Arctic Species Trend Index (ASTI) is a biodiversity project commissioned and coordinated by the Arctic Council's CAFF working group's Circumpolar Biodiversity Monitoring Program. The ASTI keeps track how the Arctic's ecosystems and the living resources dependent upon the ecosystems are responding to the environmental change taking place in the Arctic today. The Index, which was developed as a collaboration between the CBMP, the Zoological Society of London, UNEP World Conservation Monitoring Centre and the Worldwide Fund for Nature, uses population monitoring data to track trends in marine, terrestrial and freshwater Arctic vertebrate species. The index allows for a composite measure of the overall population trends of Arctic vertebrate populations. It can also be organized to display trends based on taxonomy, biome or region. Currently, the Index tracks almost 1000 Arctic vertebrate population data-sets by biome, taxa, migratory status etc. making it very important information source on Arctic biodiversity trends.
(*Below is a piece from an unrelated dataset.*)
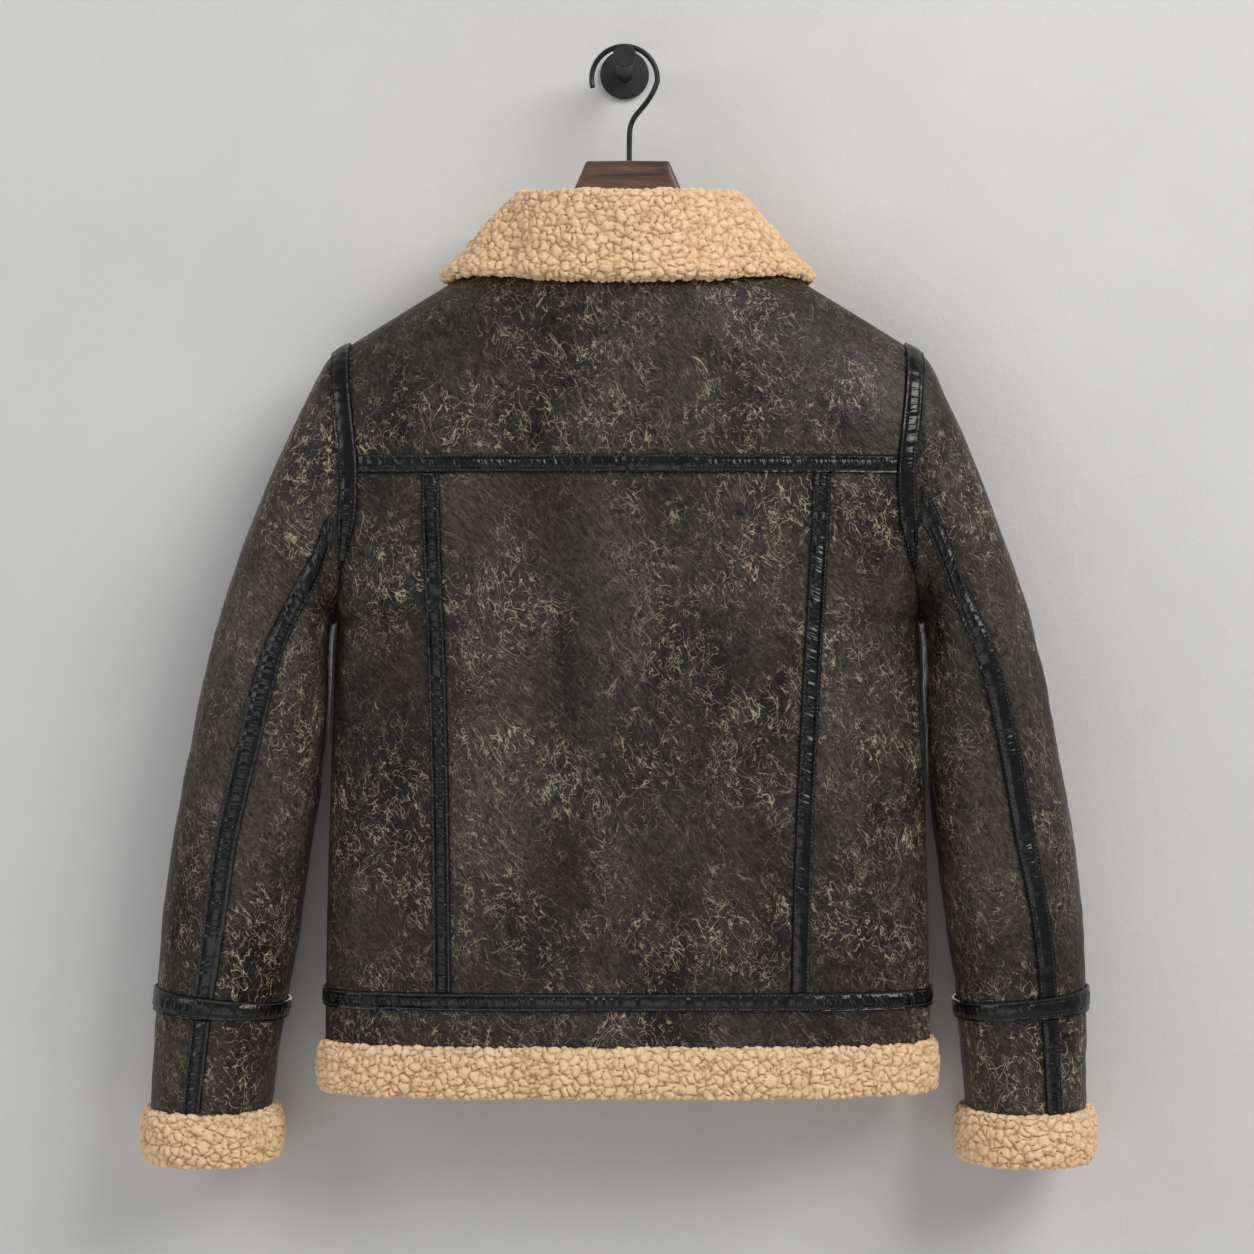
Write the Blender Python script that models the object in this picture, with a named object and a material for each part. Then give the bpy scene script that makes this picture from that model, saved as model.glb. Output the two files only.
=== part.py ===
"""A shearling jacket seen from behind, on a wooden hanger with a wire hook, on a round wall peg.

Metres, +Z up. The origin is the centre of the peg's flat back face, on the wall. The wall is the
plane y = 0, the jacket's front faces it, and its back faces -Y. X runs to the right as seen from behind.
"""
import math

import bmesh
import bpy
import numpy as np

# Driving sizes
GAP = 0.0003
SEAT_GAP = 0.0006
WALL = 0.005
CENTRE_X = 0.0025
MID_Y = -0.072
FRONT_SLIT = 0.0010
SIDE_POWER = 3.0
CREST_POWER = 2.2

# Heights of the seams and edges
YOKE_Z = -0.3285
HEM_SEAM_Z = -0.7485
FUR_TOP_Z = -0.7835
FUR_BOTTOM_Z = -0.8235

# Shoulders, neck and armholes
NECK_HALF_WIDTH = 0.077
NECK_Z = -0.142
NECK_BACK_DEPTH = 0.055
NECK_FRONT_DEPTH = 0.042
NECK_BACK_DIP = 0.016
NECK_FRONT_DIP = 0.060
SHOULDER_X = 0.2275
SHOULDER_SLOPE = 0.616
SHOULDER_Z = NECK_Z - (SHOULDER_X - NECK_HALF_WIDTH) * SHOULDER_SLOPE
UNDERARM_Z = -0.450
ARM_Z = (SHOULDER_Z + UNDERARM_Z) / 2
ARM_HALF_HEIGHT = (SHOULDER_Z - UNDERARM_Z) / 2
ARM_HALF_DEPTH = 0.052
NECK_Q = NECK_HALF_WIDTH / SHOULDER_X

# Trim strips
STRIP_WIDTH = 0.0145
STRIP_THICKNESS = 0.0022
STRIP_LIFT = 0.0005
ARMHOLE_STRIP_LIFT = 0.0004

# Fleece edges stand this far out of the panel above, and this far into the hollow
HEM_FUR_OUT = 0.0062
HEM_FUR_IN = 0.0100
CUFF_FUR_OUT = 0.0080
CUFF_FUR_IN = 0.0085
CUFF_FUR_HEIGHT = 0.0420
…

The ASTI has now released a new assessment on the Arctic's biodiversity "Tracking Trends in Arctic Wildlife" according to which 26 per cent decline in species populations has occured in the high Arctic over the past 34 years. While some of these declines may be part of a natural cycle, there is concern that pressures such as climate change may be exacerbating natural cyclic declines.
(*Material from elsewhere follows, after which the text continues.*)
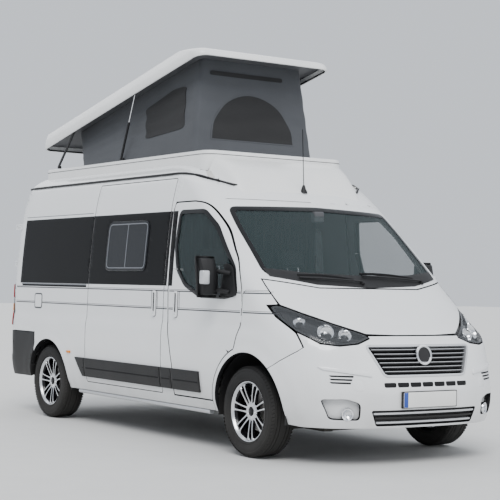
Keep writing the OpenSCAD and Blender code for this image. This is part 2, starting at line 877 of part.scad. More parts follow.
// One cab seat: cushion, back and headrest on its box
module cab_seat(x) {
    translate([x, front_axle, 0]) {
        block([-210, 830, floor_top + seat_gap], [210, 1220, 800]);
        hull() for (sx = [-1, 1], sy = [780, 1210])
            translate([sx * 210, sy, 800]) cylinder(r = 40, h = 130, $fn = 24);
        translate([0, 1210, 860]) rotate([-14, 0, 0])
            hull() for (sx = [-1, 1], z = [0, 600])
                translate([sx * 200, 0, z]) rotate([-90, 0, 0]) cylinder(r = 50, h = 120, $fn = 24);
        translate([0, 1210, 860]) rotate([-14, 0, 0])
            hull() for (sx = [-1, 1], z = [690, 790])
                translate([sx * 90, 20, z]) rotate([-90, 0, 0]) cylinder(r = 45, h = 90, $fn = 24);
    }
}

module cab_seats() {
    color([0.25, 0.25, 0.27]) {
        resize([0, 0, 0]) cab_seat(seat_x * width_scale);
        resize([0, 0, 0]) cab_seat(-seat_x * width_scale);
    }
}

// Living space: lockers that carry the bed, a kitchen block and a bench
bed_start = rear_axle_y - 560;
bed_end = rear_end - 130;
bed_height = 960;
module living_units() {
    color([0.8, 0.78, 0.72]) {
        for (s = [1, -1]) scale([s, 1, 1])
            block([tub_inner - 280, bed_start, floor_top + seat_gap], [tub_inner - 40, bed_end, bed_height - 30]);
        block([-sill_inner + 60, bed_start, bed_height - 31], [sill_inner - 60, bed_end, bed_height]);
        block([-sill_inner + 60, bed_start - 760, floor_top + seat_gap], [-400, bed_start - 80, 1400]);
        block([420, bed_start - 1150, floor_top + seat_gap], [sill_inner - 60, bed_start - 100, 980]);
    }
}

module rear_mattress() {
    color([0.75, 0.75, 0.78])
    translate([0, (bed_start + bed_end) / 2, bed_height + seat_gap])
        linear_extrude(110) offset(r = 60, $fn = 24)
        square([2 * sill_inner - 280, bed_end - bed_start - 160], center = true);
}

// Wheels ------------------------------------------------------------------------

// Steering knuckle with its spindle, brake caliper and suspension strut
module knuckle(side) {
    color([0.3, 0.3, 0.32])
    scale([side, 1, 1]) translate([0, front_axle, hub_height]) {
        along_x(spindle_diameter / 2, 110, kingpin_x + 55);
        block([kingpin_x - 26, -45, arm_top + seat_gap - hub_height], [kingpin_x + 14, 45, 110]);
        block([kingpin_x - 20, 40, -30], [kingpin_x + 10, 100, 30]);
        block([kingpin_x - 20, 95, -65], [kingpin_x + 36, 175, 65]);
        // Suspension strut behind the tyre's shoulder
        block([kingpin_x - 120, -30, 80], [kingpin_x - 20, 30, 110]);
        translate([kingpin_x - 120, 0, 80]) cylinder(r = 30, h = 350);
    }
}

module knuckle_left() { knuckle(1); }
module knuckle_right() { knuckle(-1); }

// Tyre turned about its axle
module tyre(side, y) {
    r = tyre_diameter / 2;
    w = tyre_width / 2;
    b = rim_diameter / 2 + seat_gap;
    color([0.1, 0.1, 0.1])
    translate([side * wheel_x, y, hub_height]) rotate([0, 90, 0])
    rotate_extrude($fn = 96)
    polygon([[b, -w + 14], [b + 16, -w + 4], [b + 50, -w], [r - 30, -w + 6], [r - 8, -w + 22], [r, -w + 48],
        [r, w - 48], [r - 8, w - 22], [r - 30, w - 6], [b + 50, w], [b + 16, w - 4], [b, w - 14]]);
}

spokes = 7;

// Alloy rim with its hub and brake disc
module rim(side, y) {
    r = rim_diameter / 2;
    w = tyre_width / 2 - 14;
    color("silver")
    translate([side * wheel_x, y, hub_height]) scale([side, 1, 1]) rotate([0, 90, 0])
    difference() {
        union() {
            rotate_extrude($fn = 96)
            polygon([[r, -w], [r, w], [r - 12, w], [r - 20, w - 20], [r - 22, -w + 20], [r - 12, -w]]);
            for (i = [0:spokes - 1], d = [-1, 1]) rotate([0, 0, i * 360 / spokes])
                translate([0, d * 17, w - 48]) rotate([0, 0, d * 3])
                block([44, -9, 0], [r - 12, 9, 30]);
            translate([0, 0, w - 60]) cylinder(r = 72, h = 46);
            translate([0, 0, -24]) cylinder(r = 66, h = w - 36);
            translate([0, 0, -16]) cylinder(r = 150, h = 24, $fn = 72);
        }
        translate([0, 0, -60]) cylinder(r = spindle_diameter / 2 + spindle_clearance, h = w + 22);
    }
}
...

In contrast, population levels of species living in the sub-Arctic and low Arctic are relatively stable and in some cases, increasing. Populations of marine mammals, including bowhead whales found in the low Arctic, may have benefited from the recent tightening of hunting laws. Some fish species have also experienced population increases in response to rising sea temperatures.
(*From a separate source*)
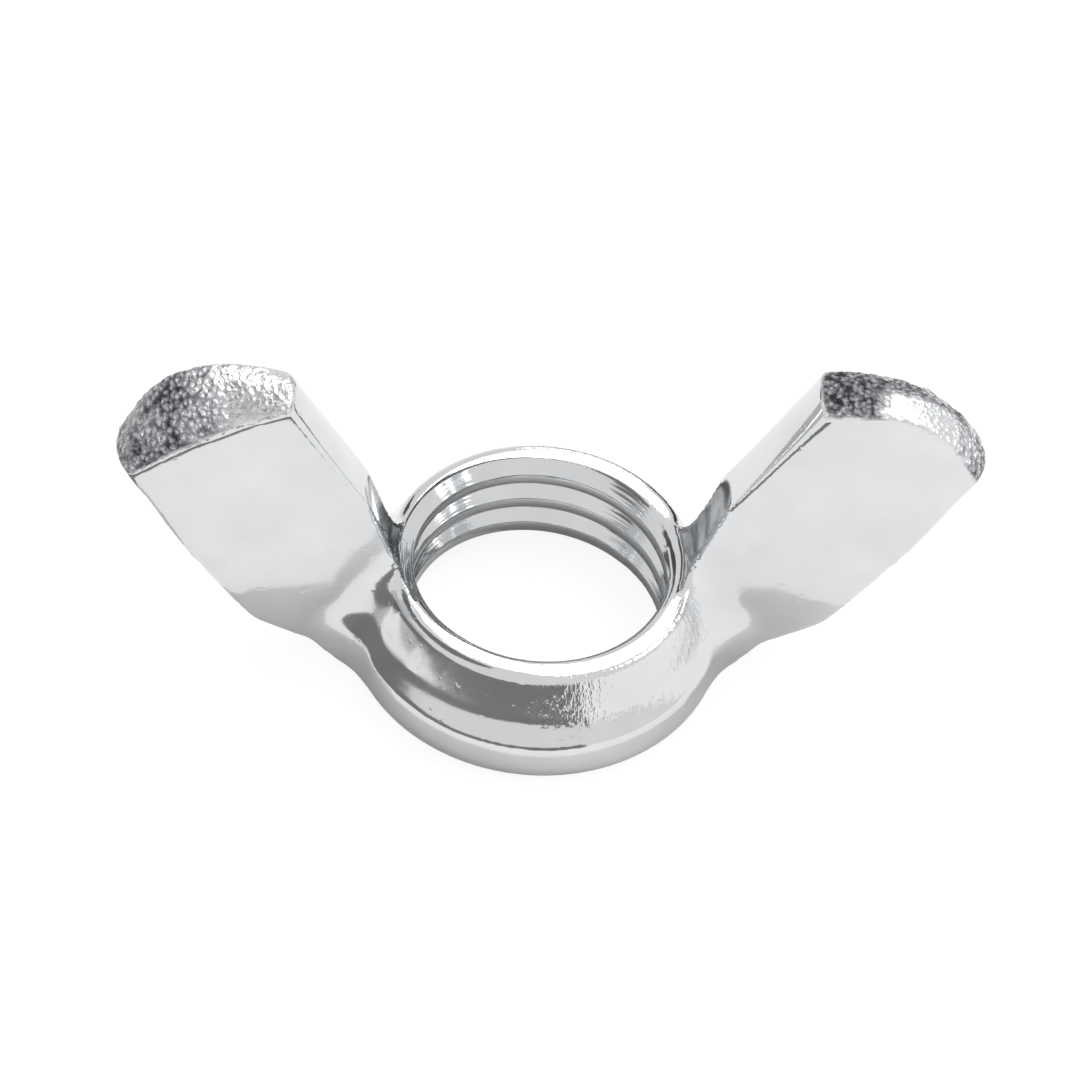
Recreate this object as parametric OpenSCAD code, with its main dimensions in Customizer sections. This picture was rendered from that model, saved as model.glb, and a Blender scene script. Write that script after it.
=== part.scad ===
// Wing nut, cold-forged pattern with an M16 x 2 right-hand thread.
// The origin is the middle of the flat face that bears on the work.
// +Z is the way the bolt comes through, and the wings lie along X.

/* [Thread] */
// Nominal diameter of the bolt, and of the roots of the nut's thread
thread_d = 16; // [15.5:0.1:16.2]
// Diameter of the bored hole, at the crests of the nut's thread
bore_d = 14; // [13.8:0.1:14.2]
// Distance between two turns
thread_pitch = 2; // [1.5:0.1:2]
// Depth of the countersink on the bearing face
bottom_sink_depth = 0.5; // [0.3:0.1:0.8]
// Depth of the countersink at the top of the boss
top_sink_depth = 0.4; // [0.3:0.1:0.5]

/* [Boss] */
// Diameter of the collar at the foot of the boss
collar_d = 20.6; // [20:0.1:22]
// Height of the collar, up to the end of its round shoulder
collar_h = 3; // [2.8:0.1:3.4]
// Diameter where the neck meets the collar's shoulder
neck_foot_d = 18.7; // [18.2:0.1:18.8]
// Diameter at the top of the neck
neck_top_d = 16.9; // [16.8:0.1:17.2]
// Height of the boss
boss_h = 6.6; // [6.4:0.1:8]
// Radius of the edge round the bearing face
foot_round = 0.8; // [0.3:0.1:1]
// Radius of the edge round the top
top_round = 0.5; // [0.3:0.1:0.6]

/* [Wings] */
// Distance between the outer corners of the two wings
wing_span = 45.6; // [44:0.2:48]
// Height of those outer corners
wing_corner_h = 15.6; // [15:0.1:16.4]
// Slope of the wings, from the bearing face
wing_slope = 58.5; // [57:0.5:60]
// Width of a wing, across its slope
wing_w = 9.5; // [9:0.1:10]
// How much further out the lower corner of the tip lies than its upper one
tip_skew = 0.55; // [0:0.05:0.8]
// How far the rounded tip stands out of the line between its corners
tip_crown = 1.75; // [1:0.05:2]
// Thickness of a wing at its root
root_t = 2.8; // [2.4:0.1:3.2]
// Thickness of a wing at its tip
tip_t = 4.1; // [3.6:0.1:4.4]
// Radius of the fillet between a wing's side and the boss
root_fillet = 2.2; // [1.5:0.1:2.6]
// Distance from the outer corner, down the slope, to the bend in the lower edge
heel_run = 14.6; // [13.6:0.1:15]

/* [Hidden] */

ROUND_STEPS = 6;
TIP_STEPS = 10;
THREAD_STEPS = 32;
BOSS_FACETS = 96;

thread_r = thread_d / 2;
bore_r = bore_d / 2;
collar_r = collar_d / 2;
bottom_sink_r = bore_r + bottom_sink_depth * tan(60);
top_sink_r = bore_r + top_sink_depth * tan(60);
shoulder_r = 1.1;
shoulder_turn = 60;
neck_foot_z = collar_h + 0.6;

// Points of an arc in the plane of a profile
function arc(centre, r, from, to, steps = ROUND_STEPS) = [
    for (i = [0 : steps])
        let (a = from + (to - from) * i / steps)
        [centre.x + r * cos(a), centre.y + r * sin(a)]
];

// The boss as one half section, from the axis outwards: x is the radius and y is the height
boss_section = concat(
    [[0, 0]],
    arc([collar_r - foot_round, foot_round], foot_round, -90, 0),
    arc([collar_r - shoulder_r, collar_h - shoulder_r * sin(shoulder_turn)], shoulder_r, 0, shoulder_turn),
    [[neck_foot_d / 2, neck_foot_z]],
    arc([neck_top_d / 2 - top_round, boss_h - top_round], top_round, 15, 90),
    [[0, boss_h]]
);

// What the bore and its two countersinks take out of the boss
over = 1;
bore_section = [
    [0, -over],
    [bottom_sink_r + over * tan(60), -over],
    [bore_r, bottom_sink_depth],
    [bore_r, boss_h - top_sink_depth],
    [top_sink_r + over * tan(60), boss_h + over],
    [0, boss_h + over]
];

// The helical groove: a 60 degree vee with a flat root, run in past the bore's wall
flank = tan(30);
groove_in_r = bore_r - 0.3;
crest_w = thread_pitch / 4;
groove_half_bore = (thread_pitch - crest_w) / 2;
groove_half_in = groove_half_bore + (bore_r - groove_in_r) * flank;
groove_half_root = groove_half_bore - (thread_r - bore_r) * flank;
groove_start_z = -1.5;
groove_end_z = boss_h + 1.5;
groove_rings = ceil((groove_end_z - groove_start_z) / thread_pitch * THREAD_STEPS);
groove_corners = [
    [groove_in_r, -groove_half_in],
    [thread_r, -groove_half_root],
    [thread_r, groove_half_root],
    [groove_in_r, groove_half_in]
];

function groove_point(ring, corner) =
    let (turn = ring * 360 / THREAD_STEPS)
    let (rise = groove_start_z + ring * thread_pitch / THREAD_STEPS)
    [corner[0] * cos(turn), corner[0] * sin(turn), corner[1] + rise];

// Wing outline in the XZ plane, for the wing on +X
along = [cos(wing_slope), sin(wing_slope)];
across = [-sin(wing_slope), cos(wing_slope)];
outer_corner = [wing_span / 2, wing_corner_h];
inner_corner = outer_corner + wing_w * across - tip_skew * along;
heel = outer_corner - heel_run * along;
foot_z = 0.3;
heel_foot = [collar_r + 0.6, foot_z];
inner_foot_x = 4;
inner_foot = inner_corner - (inner_corner.x - inner_foot_x) / along.x * along;

chord = norm(inner_corner - outer_corner);
tip_r = (chord * chord / 4 + tip_crown * tip_crown) / (2 * tip_crown);
chord_dir = (inner_corner - outer_corner) / chord;
tip_out = [chord_dir.y, -chord_dir.x];
tip_centre = (inner_corner + outer_corner) / 2 - (tip_r - tip_crown) * tip_out;
tip_half_turn = asin(chord / 2 / tip_r);
tip_mid_turn = atan2(tip_out.y, tip_out.x);

wing_outline = concat(
    [[inner_foot_x, foot_z], heel_foot, heel],
    arc(tip_centre, tip_r, tip_mid_turn - tip_half_turn, tip_mid_turn + tip_half_turn, TIP_STEPS),
    [inner_foot]
);

// Half of a wing's plan, from its middle line outwards: a plain plate that thickens towards its tip
plan_end_x = wing_span / 2 + 2;
plate_half_plan = [
    [0, root_t / 2],
    [collar_r + root_fillet, root_t / 2],
    [outer_corner.x, tip_t / 2],
    [plan_end_x, tip_t / 2]
];

// The same for the gusset at the root: a fillet that spreads the plate onto the boss
fillet_end_x = collar_r + 1.6;
gusset_half_plan = concat(
    [[0, root_t / 2 + root_fillet]],
    arc([fillet_end_x, root_t / 2 + root_fillet], root_fillet, 180, 270)
);
gusset_top_z = boss_h - top_round;

// The whole plan, closed with the other half's points in the opposite order
function both_halves(half) = concat(
    half,
    [for (i = [len(half) - 1 : -1 : 0]) [half[i].x, -half[i].y]]
);

module boss_body() {
    rotate_extrude($fn = BOSS_FACETS) polygon(boss_section);
}

module bore_cut() {
    rotate_extrude($fn = BOSS_FACETS) polygon(bore_section);
}

module thread_cut() {
    points = [for (ring = [0 : groove_rings]) for (corner = groove_corners) groove_point(ring, corner)];
    sides = [
        for (ring = [0 : groove_rings - 1])
        for (k = [0 : 3])
            let (a = ring * 4 + k, b = ring * 4 + (k + 1) % 4)
            [a, b, b + 4, a + 4]
    ];
    last = groove_rings * 4;
    ends = [[3, 2, 1, 0], [last, last + 1, last + 2, last + 3]];
    polyhedron(points, concat(sides, ends), convexity = 10);
}

module hub() {
    color("gainsboro")
    difference() {
        boss_body();
        bore_cut();
        thread_cut();
    }
}

module wing_profile() {
    rotate([90, 0, 0]) linear_extrude(height = 20, center = true) polygon(wing_outline);
}

// The wing on +X: a plate and its gusset, less the boss and the bolt's way
module wing() {
    difference() {
        union() {
            intersection() {
                wing_profile();
                linear_extrude(height = 30) polygon(both_halves(plate_half_plan));
            }
            intersection() {
                wing_profile();
                linear_extrude(height = gusset_top_z) polygon(both_halves(gusset_half_plan));
            }
        }
        boss_body();
        translate([0, 0, -over]) cylinder(r = thread_r, h = 30, $fn = BOSS_FACETS);
    }
}

module right_wing() {
    color("lightgray") wing();
}

module left_wing() {
    color("lightgray") rotate([0, 0, 180]) wing();
}

hub();
left_wing();
right_wing();
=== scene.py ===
# %% [markdown]
# # A forged wing nut
# A wing nut is one piece of steel. A short bar is pressed hot or cold between two dies, which squeeze out a
# round boss and two flat wings. The thin skirt of spare metal is sheared off at the tips, the boss is bored,
# countersunk and tapped, and the whole nut is plated with zinc. These cells follow the same order: the forging
# comes first, then the cutting, and the plating last.
#
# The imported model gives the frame. Everything is in metres, +Z is the way the bolt comes out, and the wings
# lie along X.

import math

import bmesh
import bpy
from mathutils import Matrix, Vector


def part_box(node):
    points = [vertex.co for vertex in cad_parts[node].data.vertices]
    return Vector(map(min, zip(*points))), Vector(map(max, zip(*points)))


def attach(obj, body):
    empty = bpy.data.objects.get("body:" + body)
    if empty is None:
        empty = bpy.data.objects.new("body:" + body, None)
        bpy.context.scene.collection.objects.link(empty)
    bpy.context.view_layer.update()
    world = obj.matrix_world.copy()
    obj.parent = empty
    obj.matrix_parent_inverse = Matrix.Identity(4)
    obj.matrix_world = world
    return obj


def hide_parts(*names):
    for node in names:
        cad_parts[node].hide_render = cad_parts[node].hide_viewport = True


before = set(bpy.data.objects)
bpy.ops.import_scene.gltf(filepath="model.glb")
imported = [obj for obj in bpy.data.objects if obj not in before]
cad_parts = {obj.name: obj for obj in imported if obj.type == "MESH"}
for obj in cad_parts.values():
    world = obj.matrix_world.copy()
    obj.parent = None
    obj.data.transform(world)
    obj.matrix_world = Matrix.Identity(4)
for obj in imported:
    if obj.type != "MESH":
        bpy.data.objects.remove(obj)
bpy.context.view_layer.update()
hub_low, hub_high = (Vector(corner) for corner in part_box("hub"))
wing_low, wing_high = (Vector(corner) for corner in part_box("right_wing"))
MM = 0.001
print("hub", hub_low, hub_high, "right wing", wing_low, wing_high)

# %% [markdown]
# ## Tools of the bench
# A few helpers do what a hand does in edit mode: start a mesh, pick vertices by their place, and apply a
# modifier. Every piece starts with nothing selected, because operators act on all that is selected.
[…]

Because of the important role the Arctic ecosystem plays in the global ecology the results presented in the ASTI report are highly important for non-Arctic researchers as well. "Rapid changes to the Arctic's ecosystems will have consequences for the Arctic that will be felt globally. The Arctic is host to abundant and diverse wildlife populations, many of which migrate annually from all regions of the globe. This region acts as a critical component in the Earth's physical, chemical, and biological regulatory system," says lead-author Louise McRae from the Zoological Society of London (ZSL).